Peer-reviewed research and U.S. government data confirm the pattern survivors describe: abuse is minimized, "parental alienation" is weaponized, and children are placed in danger. Every claim on this page is sourced.
What the research shows
Three of the most-cited bodies of evidence on domestic violence and custody outcomes.
Reporting abuse can cost you custody — Meier et al. (2019)
The largest empirical study of U.S. custody cases (George Washington University Law School, NIJ-funded) reviewed published cases from 2005–2014. It found that when mothers alleged abuse, courts often disbelieved them, and when fathers responded with a claim of "parental alienation," mothers were roughly twice as likely to lose custody. When courts credited an alienation claim, mothers reporting abuse lost custody in a large majority of cases. Read the study
Many evaluators lack domestic-violence training — Saunders et al. (2012, U.S. DOJ / NIJ)
This federal study found that custody evaluators, judges, and many court professionals frequently lack specific domestic-violence training, especially in screening, post-separation violence, and assessing danger.

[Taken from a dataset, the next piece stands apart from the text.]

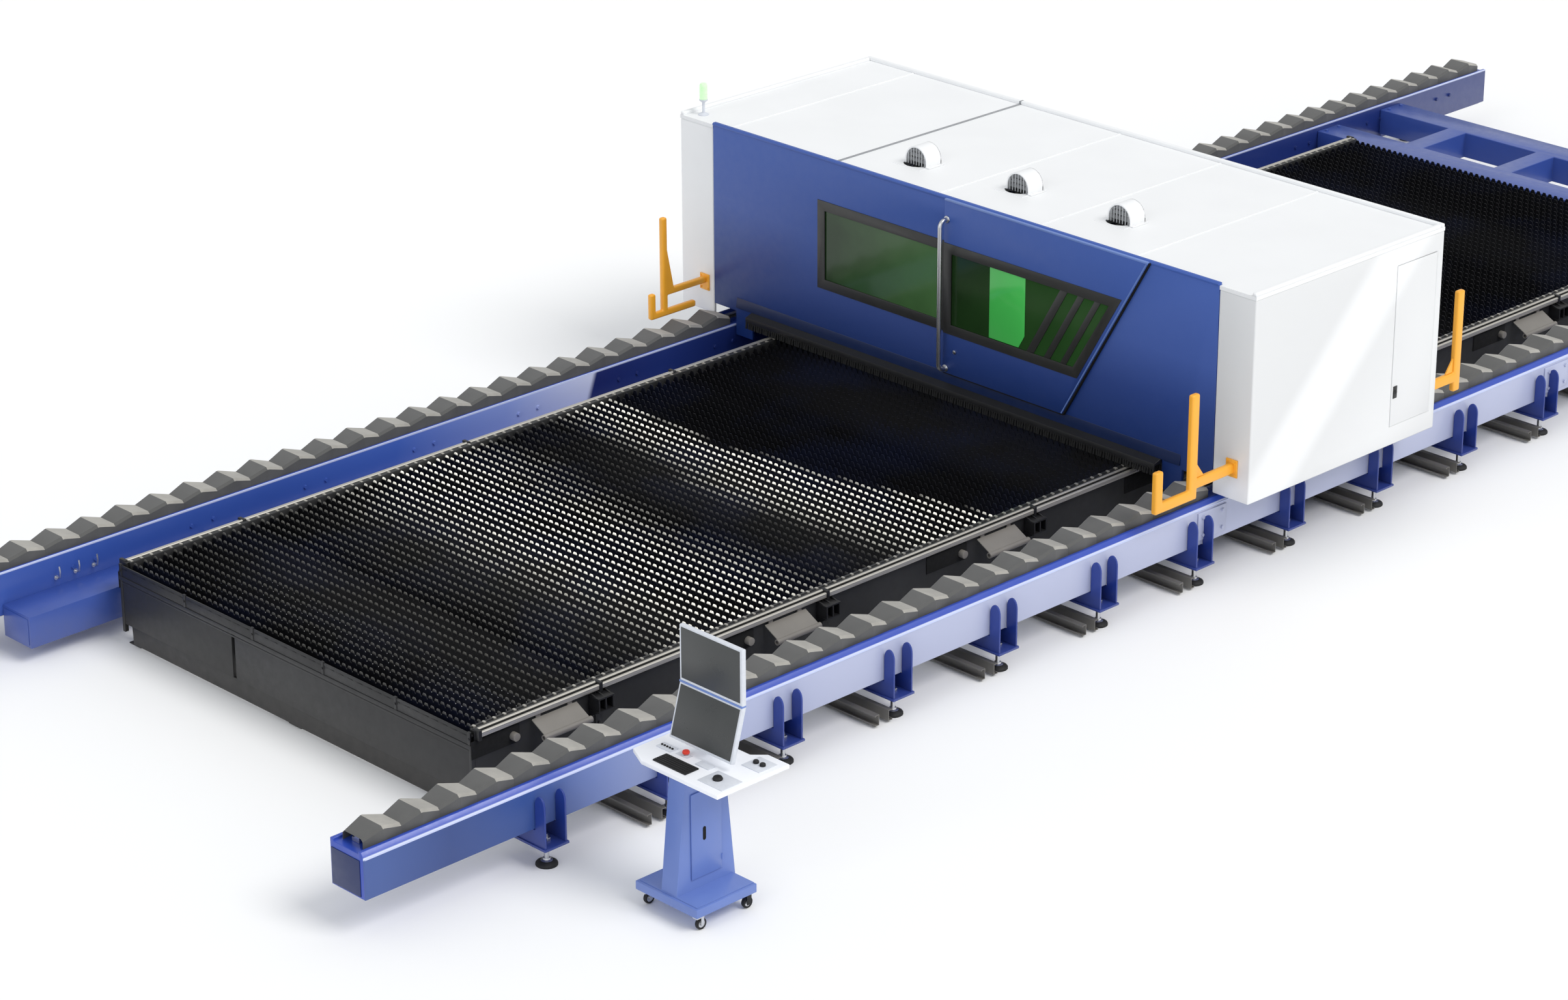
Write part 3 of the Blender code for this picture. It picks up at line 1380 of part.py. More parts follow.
def make_console_cabinet(console):
    """Base plate, tapering column with a cable space behind its door, and the two fixed casters' forks."""
    left, right = CONSOLE_X - COLUMN_WIDTH / 2, CONSOLE_X + COLUMN_WIDTH / 2
    foot, head = COLUMN_FOOT / 2, COLUMN_HEAD / 2
    middle = CONSOLE_Y + COLUMN_HEAD_SHIFT
    rim = [
        (middle - foot, BASE_TOP - CABINET_WALL),
        (middle + foot, BASE_TOP - CABINET_WALL),
        (middle + head, TRAY_BOTTOM - TOUCH),
        (middle - head, TRAY_BOTTOM - TOUCH),
    ]

    def column(shape):
        width, thickness, gap = FORK_PLATE
        slab(shape, "X", left, right, rim)
        for x, y in caster_places()[2:]:
            for shift in (-1, 1):
                near = x + shift * (CASTER_WIDTH / 2 + gap)
                low_x, high_x = sorted((near, near + shift * thickness))
                box(
                    shape,
                    (low_x, y - width / 2, FORK_REACH),
                    (high_x, y + width / 2, BASE_BOTTOM + CABINET_WALL),
                )

    def space(shape):
        width, low, high = CABINET_DOOR
        box(
            shape,
            (left + CABINET_WALL, middle - width / 2 + CABINET_WALL, low + CABINET_WALL),
            (right + CABINET_WALL, middle + width / 2 - CABINET_WALL, high - CABINET_WALL),
        )

    part(
        "console_cabinet",
        lambda shape: box(
            shape,
            (CONSOLE_X - BASE_SIZE[0] / 2, CONSOLE_Y - BASE_SIZE[1] / 2, BASE_BOTTOM),
            (CONSOLE_X + BASE_SIZE[0] / 2, CONSOLE_Y + BASE_SIZE[1] / 2, BASE_TOP),
        ),
        BLUE,
        parent=console,
        join=column,
        cut=space,
    )
    width, low, high = CABINET_DOOR
    hinge = empty("console_door_hinge", (right + CABINET_HINGE_PROUD, middle + width / 2, low), console)
    part(
        "console_door",
        lambda shape: box(
            shape,
            (right + TOUCH, middle - width / 2, low),
            (right + TOUCH + CABINET_DOOR_THICKNESS, middle + width / 2, high),
        ),
        BLUE,
        place=hinge["place"],
        parent=hinge,
    )


def caster_places():
    """Swivel casters at the front, fixed casters at the rear."""
    x = BASE_SIZE[0] / 2 - CASTER_INSET
    y = BASE_SIZE[1] / 2 - CASTER_INSET
    return [
        (CONSOLE_X - x, CONSOLE_Y - y),
        (CONSOLE_X + x, CONSOLE_Y - y),
        (CONSOLE_X - x, CONSOLE_Y + y),
        (CONSOLE_X + x, CONSOLE_Y + y),
    ]


def make_casters(console):
    for number, (x, y) in enumerate(caster_places(), 1):
        parent = console
        wheel_y = y
        if number <= 2:
            wheel_y = y + CASTER_TRAIL
            parent = empty(f"caster_swivel_{number}", (x, y, BASE_BOTTOM), console)
            over, before, past = CROWN
            crown = CASTER_RADIUS * 2 + over
            width, thickness, gap = SWIVEL_PLATE

            def plates(shape, x=x, wheel_y=wheel_y, crown=crown, width=width, thickness=thickness, gap=gap):
                for shift in (-1, 1):
                    near = x + shift * (CASTER_WIDTH / 2 + gap)
                    low_x, high_x = sorted((near, near + shift * thickness))
                    box(
                        shape,
                        (low_x, wheel_y - width / 2, FORK_REACH),
                        (high_x, wheel_y + width / 2, crown + thickness),
                    )

            part(
                f"caster_fork_{number}",
                lambda shape, x=x, y=y, wheel_y=wheel_y, crown=crown: box(
                    shape,
                    (x - CASTER_WIDTH / 2 - over, y - before, crown),
                    (x + CASTER_WIDTH / 2 + over, wheel_y + past, BASE_BOTTOM - TOUCH),
                ),
                BRIGHT_STEEL,
                place=parent["place"],
                parent=parent,
                join=plates,
            )
        axle = empty(f"caster_axle_{number}", (x, wheel_y, CASTER_RADIUS), parent)
        wheel = part(
            f"caster_wheel_{number}",
            lambda shape, x=x, wheel_y=wheel_y: cone(
                shape,
                (x - CASTER_WIDTH / 2, wheel_y, CASTER_RADIUS),
                (x + CASTER_WIDTH / 2, wheel_y, CASTER_RADIUS),
                CASTER_RADIUS,
                segments=20,
            ),
            RUBBER,
            place=axle["place"],
            parent=axle,
        )
        smooth(wheel)


def make_tray(console):
    """The keyboard tray: wider to the right, where a lower shelf is stepped back, and the screens' post."""
    left, right = CONSOLE_X - TRAY_REACH[0], CONSOLE_X + TRAY_REACH[1]
    front, rear = CONSOLE_Y - TRAY_FRONT, CONSOLE_Y + TRAY_REAR
    step_x = CONSOLE_X + TRAY_STEP[0]
    rim = [
        (left, front + TRAY_STEP[1]),
        (CONSOLE_X - TRAY_STEP[0], front),
        (right, front),
        (right, rear),
        (step_x, rear),
        (step_x - TRAY_STEP[1], rear - TRAY_STEP[1]),
        (left, rear - TRAY_STEP[1]),
    ]
    post_front = CONSOLE_Y + SCREEN_Y + PIVOT_BACK + POST_GAP
    width, depth, rise = POST
    part(
        "console_tray",
        lambda shape: slab(shape, "Z", TRAY_BOTTOM, TRAY_TOP, rim),
        CONSOLE_WHITE,
        parent=console,
        join=lambda shape: box(
            shape,
            (CONSOLE_X - width / 2, post_front, (TRAY_BOTTOM + TRAY_TOP) / 2),
            (CONSOLE_X + width / 2, post_front + depth, PIVOT_HEIGHT + rise),
        ),
    )


def make_screens(console):
    """Two screens on one arm: the lower leans back and the upper stands over it."""
    face = CONSOLE_Y + SCREEN_Y
    low_face = face - LOWER_SCREEN_RUN
    back = SCREEN_THICKNESS
    pivot_y = face + PIVOT_BACK
    width, height, start, gap = ARM
    tilt = empty("monitor_tilt", (CONSOLE_X, pivot_y, PIVOT_HEIGHT), console)
    rim = [
        (low_face, LOWER_SCREEN_BOTTOM),
        (low_face + back, LOWER_SCREEN_BOTTOM - SCREEN_SKEW),
        (face + back, SCREEN_JOINT - SCREEN_SKEW),
        (face + back, SCREEN_TOP),
        (face, SCREEN_TOP),
        (face, SCREEN_JOINT),
    ]
    part(
        "monitor_stack",
        lambda shape: slab(shape, "X", CONSOLE_X - SCREEN_HALF_WIDTH, CONSOLE_X + SCREEN_HALF_WIDTH, rim),
        SCREEN_GREY,
        place=tilt["place"],
        parent=tilt,
        join=lambda shape: box(
            shape,
            (CONSOLE_X - width / 2, low_face + start, PIVOT_HEIGHT - height / 2),
            (CONSOLE_X + width / 2, pivot_y - gap, PIVOT_HEIGHT + height / 2),
        ),
    )


def make_estop(console):
    x, y = CONSOLE_X + ESTOP_PLACE[0], CONSOLE_Y + ESTOP_PLACE[1]
    low = TRAY_TOP + ESTOP_LIFT
    press = empty("estop_press", (x, y, low), console)
    button = part(
        "estop_button",
        lambda shape: cone(
            shape, (x, y, low), (x, y, low + ESTOP_HEIGHT), ESTOP_RADIUS, ESTOP_RADIUS * 0.85, 16
        ),
        RED,
        place=press["place"],
        parent=press,
    )
    smooth(button)


def make_console():
    console = empty("console_roll", (CONSOLE_X, CONSOLE_Y, 0.0))
    make_console_cabinet(console)
    make_casters(console)
    make_tray(console)
    make_screens(console)
    make_estop(console)


# ---------------------------------------------------------------- assembly


def main():
    clear_scene()
    make_rail_lines()
    make_table_frame()
    make_slat_grid()
    make_nose_panel()
    make_channels()
    for number, (low_y, high_y) in enumerate(drawer_spans(), 1):
        make_drawer(f"slag_drawer_{number}", low_y, high_y)
    make_duct()
    make_rear_frame()
    make_gantry()
    make_console()


main()
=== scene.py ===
"""Finishes and fine pieces of the gantry sheet-cutting machine, built round its packed frame.

Metres, +Z up, in the frame's own coordinates: X across the table, +Y along the rails away from the loading
end. Every piece takes its place from the frame's nodes.
"""

import json
import math
import random

import bmesh
import bpy
from bpy.props import FloatProperty, FloatVectorProperty, IntProperty, PointerProperty
from mathutils import Matrix, Vector


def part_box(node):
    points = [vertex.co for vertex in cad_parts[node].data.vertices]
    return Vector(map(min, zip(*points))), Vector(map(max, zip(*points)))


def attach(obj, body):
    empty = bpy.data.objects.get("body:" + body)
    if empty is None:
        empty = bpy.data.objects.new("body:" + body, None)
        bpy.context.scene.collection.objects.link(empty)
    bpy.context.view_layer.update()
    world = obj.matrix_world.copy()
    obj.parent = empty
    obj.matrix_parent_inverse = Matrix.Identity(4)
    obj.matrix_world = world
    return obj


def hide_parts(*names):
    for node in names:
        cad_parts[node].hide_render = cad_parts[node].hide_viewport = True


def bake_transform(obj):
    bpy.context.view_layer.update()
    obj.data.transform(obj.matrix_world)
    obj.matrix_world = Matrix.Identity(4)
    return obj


bl_info = {
    "name": "Gantry sheet cutter",
    "version": (1, 0, 0),
    "blender": (4, 5, 0),
    "location": "3D View > Sidebar > Gantry cutter",
    "description": "Builds the fine pieces and finishes of a gantry sheet-cutting machine round its frame",
    "category": "Object",
}

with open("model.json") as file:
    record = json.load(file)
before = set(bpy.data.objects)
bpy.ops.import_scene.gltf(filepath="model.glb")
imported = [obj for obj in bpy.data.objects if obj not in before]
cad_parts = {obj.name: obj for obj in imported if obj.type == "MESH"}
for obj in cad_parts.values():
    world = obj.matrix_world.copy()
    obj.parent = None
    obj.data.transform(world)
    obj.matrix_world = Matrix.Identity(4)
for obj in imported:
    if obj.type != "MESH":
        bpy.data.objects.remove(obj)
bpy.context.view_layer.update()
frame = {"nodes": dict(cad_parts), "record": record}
BODY_OF = {node: body for body, nodes in frame["record"]["behaviour"]["bodies"].items() for node in nodes}
FINISHES = {}
HANDS = (("left", -1), ("right", 1))
FIRST_FOOT, LAST_FOOT = 1.44, 0.715  # in from the row's two ends
BAY = 2.152


def srgb(red, green, blue):
    """A colour given in 0-255 steps, made linear."""
    return tuple(((c / 255 + 0.055) / 1.055) ** 2.4 if c > 10 else c / 255 / 12.92 for c in (red, green, blue))


# ---------------------------------------------------------------- settings


def colour(name, description, default):
    return FloatVectorProperty(name=name, description=description, default=default, subtype="COLOR", size=3,
        min=0.0, max=1.0)


def length(name, description, default):
    return FloatProperty(name=name, description=description, default=default, min=0.0, unit="LENGTH")


def number(name, description, default):
    return IntProperty(name=name, description=description, default=default, min=1)


class PaintSettings(bpy.types.PropertyGroup):
    """Colours of the machine's finishes."""

    blue: colour("Blue", "Powder coat on the rails, feet and front sheet", srgb(56, 82, 160))
    white: colour("White", "Powder coat on the gantry's covers", srgb(242, 243, 244))
    graphite: colour("Graphite", "Paint on the table's frame and nose", srgb(34, 34, 35))
    black: colour("Black", "Channels, drawers and skirts", srgb(24, 24, 26))
    slat: colour("Slat steel", "Scorched cutting slats", srgb(9, 9, 13))
    # The tips' colour is a painted highlight, not a burn, and it also feeds the tips' painted glow.
    slat_tip_glint: colour("Slat tips", "Slats' burnt bright tips", srgb(246, 243, 232))
    steel: colour("Bright steel", "Handles, rails and stems", srgb(214, 215, 218))
    # Lit and shaded copies of one cloth: painted light on rear-facing folds, painted shade on front-facing
    # folds.
    cloth_painted_lit: colour("Light cloth", "Bellows' rear-facing folds", srgb(166, 163, 156))
    cloth_painted_shade: colour("Dark cloth", "Bellows' front-facing folds", srgb(84, 84, 83))
    # The lit pane's colour also feeds its glow: painted light, with no lamp behind it.
    glass_painted_glow: colour("Lit glass", "The clear inspection pane", srgb(64, 168, 76))
    window_frame: colour("Window frame", "Rims round the windows", srgb(44, 44, 43))
    amber: colour("Amber", "Trip bars", srgb(250, 176, 48))
    rubber: colour("Rubber", "Feet, wheels and keys", srgb(22, 22, 24))
    tray: colour("Tray", "The console's worktop", srgb(226, 228, 234))
    screen: colour("Screen", "The console's dark screens", srgb(66, 68, 68))
    red: colour("Red", "The emergency stop", srgb(224, 62, 44))
    lamp: colour("Lamp", "The signal lamp", srgb(190, 226, 182))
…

On average, evaluators in the study believed about 26% of mothers' abuse allegations were false, far higher than research supports, fueling unsafe decisions. Read the report
Children are dying — Center for Judicial Excellence
CJE has tracked 900+ children murdered since 2008 by a divorcing, separating, or court-involved parent, many in cases where courts had warnings and prioritized "shared parenting" over safety. The Leadership Council estimates tens of thousands of children are ordered into unsupervised contact with a dangerous parent each year. See the data
The pattern survivors describe
Independently documented across studies, advocacy reports, and court records.
- Abuse reframed as "high conflict" — coercive control gets recast as a mutual dispute, erasing the victim/perpetrator dynamic.
- "Parental alienation" used as a shield — an unregulated theory often deployed to discredit a protective parent who reports abuse.
- Children's disclosures dismissed as "coaching" — kids' own fears are written out of the analysis.
- Reunification camps — some courts have ordered children into programs that strip contact with the safe parent. Reforms now restrict these.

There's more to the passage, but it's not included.